As was the habit of most of the American comic artists, Alberto wanted to prepare a story in this manner: he first designed the sketches in every page in order to decide ahead of time the framed work of every single comic strip (if in the foreground, with depth, point of view of the characters, etc.). Then he took pictures of himself and his friends dressed like the characters of the strip required, posing and illuminated according to the sketches prepared ahead of time. Those pictures were a guideline for the final draft of the drawing. Regarding the background of the objects designed in the comic strips, Alberto owned an enormous archive that he had brought from the States. He had photographs, books, magazines and objects that he had accumulated in many years. He also had models of real weapons and a beautiful western saddle.

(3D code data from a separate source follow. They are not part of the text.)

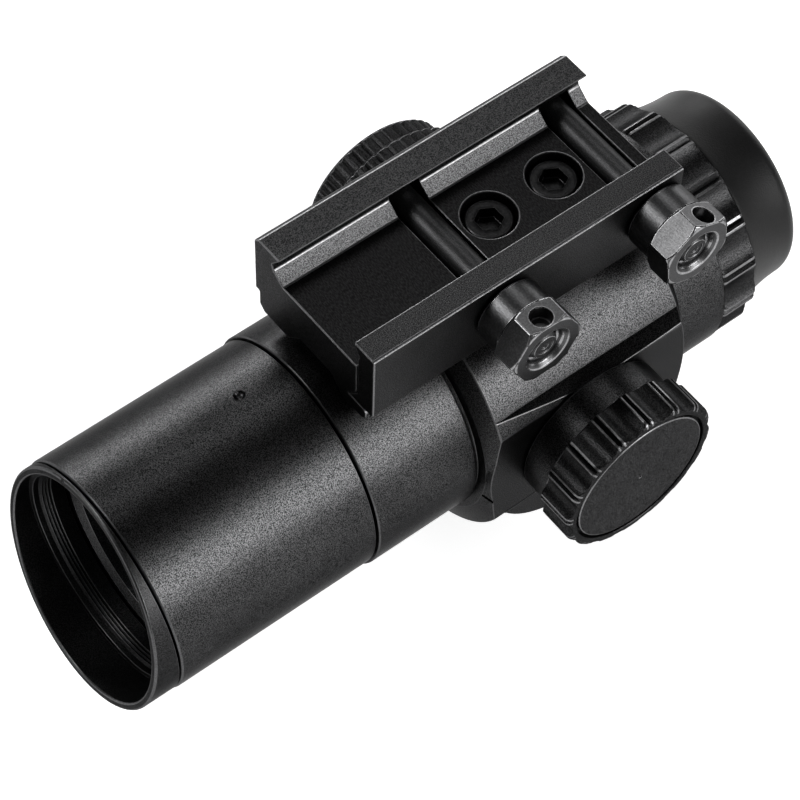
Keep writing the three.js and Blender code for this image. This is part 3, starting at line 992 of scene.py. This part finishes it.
# ---------------------------------------------------------------- pieces kept from the CAD model
KEPT = {
    "objective_flint_lens": GLASS,
    "prism_carrier": INNER,
    "half_penta_prism": GLASS,
    "roof_prism": GLASS,
    "reticle_holder": INNER,
    "reticle_glass": GLASS,
    "reticle_led": PLASTIC,
    "field_lens": GLASS,
    "battery_contact": BRASS,
    "battery": CELL,
}
for name, material in KEPT.items():
    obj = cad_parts[name]
    for material_slot in obj.material_slots:
        material_slot.material = material

# ---------------------------------------------------------------- studio
floor = bpy.data.objects.new("floor", bpy.data.meshes.new("floor"))
floor.data.from_pydata(
    [(x, y, FLOOR_Z * MM) for x, y in ((-3, -3), (3, -3), (3, 3), (-3, 3))], [], [(0, 1, 2, 3)]
)
bpy.context.scene.collection.objects.link(floor)
# The paper glows, and more so beyond the reach of the lights, so that it stays white to its edge.
paper, tree, shader, at = nodes_of("paper")
shader.inputs["Base Color"].default_value = (0.9, 0.9, 0.9, 1)
shader.inputs["Roughness"].default_value = 0.9
shader.inputs["Emission Color"].default_value = (1, 1, 1, 1)
reach = tree.nodes.new("ShaderNodeVectorMath")
reach.operation = "LENGTH"
tree.links.new(at, reach.inputs[0])
glow = ramp(tree, reach.outputs["Value"], 0.2, 0.8, 0.68, 1.0)
tree.links.new(glow, shader.inputs["Emission Strength"])
floor.data.materials.append(paper)


def softbox(name, toward, distance, width, height, power):
    """An area light at distance in a direction, facing the middle of the object."""
    middle = Vector((0, -20, -30)) * MM
    direction = Vector(toward).normalized()
    data = bpy.data.lights.new(name, "AREA")
    data.shape = "RECTANGLE"
    data.size = width
    data.size_y = height
    data.energy = power
    data.spread = math.radians(50)
    light = bpy.data.objects.new(name, data)
    light.location = middle + direction * distance
    light.rotation_euler = direction.to_track_quat("Z", "Y").to_euler()
    bpy.context.scene.collection.objects.link(light)
    return light


softbox("right", (0.87, 0.36, 0.41), 0.9, 1.0, 0.60, 1.6)
softbox("left", (-0.86, 0.36, 0.36), 0.9, 1.0, 0.26, 0.65)
softbox("top", (-0.38, 0.35, 0.85), 1.2, 0.4, 0.4, 0.10)
softbox("front", (-0.43, -0.56, 0.71), 1.1, 0.35, 0.35, 0.3)
softbox("rear", (-0.35, 0.92, 0.18), 1.1, 1.0, 0.5, 0.4)

world = bpy.data.worlds.new("studio")
bpy.context.scene.world = world
world.use_nodes = True
tree = world.node_tree
background = tree.nodes["Background"]
background.inputs["Color"].default_value = (1, 1, 1, 1)
path = tree.nodes.new("ShaderNodeLightPath")
level = tree.nodes.new("ShaderNodeMapRange")
level.inputs["To Min"].default_value = 0.05
level.inputs["To Max"].default_value = 1.0
tree.links.new(path.outputs["Is Camera Ray"], level.inputs["Value"])
tree.links.new(level.outputs["Result"], background.inputs["Strength"])
bpy.context.scene.view_settings.view_transform = "Standard"
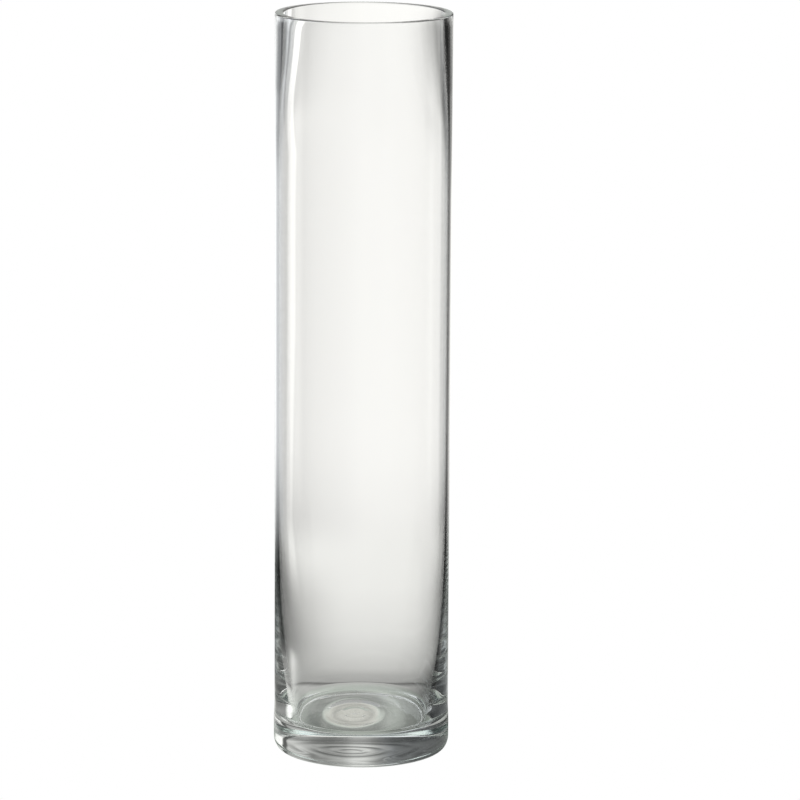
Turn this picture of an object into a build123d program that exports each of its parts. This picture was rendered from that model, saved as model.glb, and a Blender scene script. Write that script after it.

This method of working, demonstrated in Jack Lemmon’s film (“How to murder your wife”, 1965) in which the great actor personifies a comic artist, contaminated many of us, myself included, so that we adopted it totally.
For example, the character Turok was Alberto himself, and guess who posed for the young Andar? His little son. And for the various women that appeared in the story? Joan, his wife. Other characters were his friends, me included.

However, doing the pencil drawing of Star Trek and Turok game me the opportunity of getting to know Alberto better and to create a tighter friendship with him. I also starter to spend time at his house in EUR where he lived with Joan, his wife and two children, and then also in Santa Marinella, which is a beach resort near Rome, when he later went to live there with Nicole, whom he had married after Joan had passed away.
Ours was a long lasting and consolidated friendship that also gave me the possibility of traveling with him and also go sailing with him. He loved sailing. Even after I moved to Taranto, in the south of Italy, and got married I returned often to Rome to see Alberto and his wife and would stay at his house. I continued to work for the Studio Giolitti until the end.

His death was premature and a great shock to all. Thank you, Alberto, for your friendship and what you gave me and what I learned from you.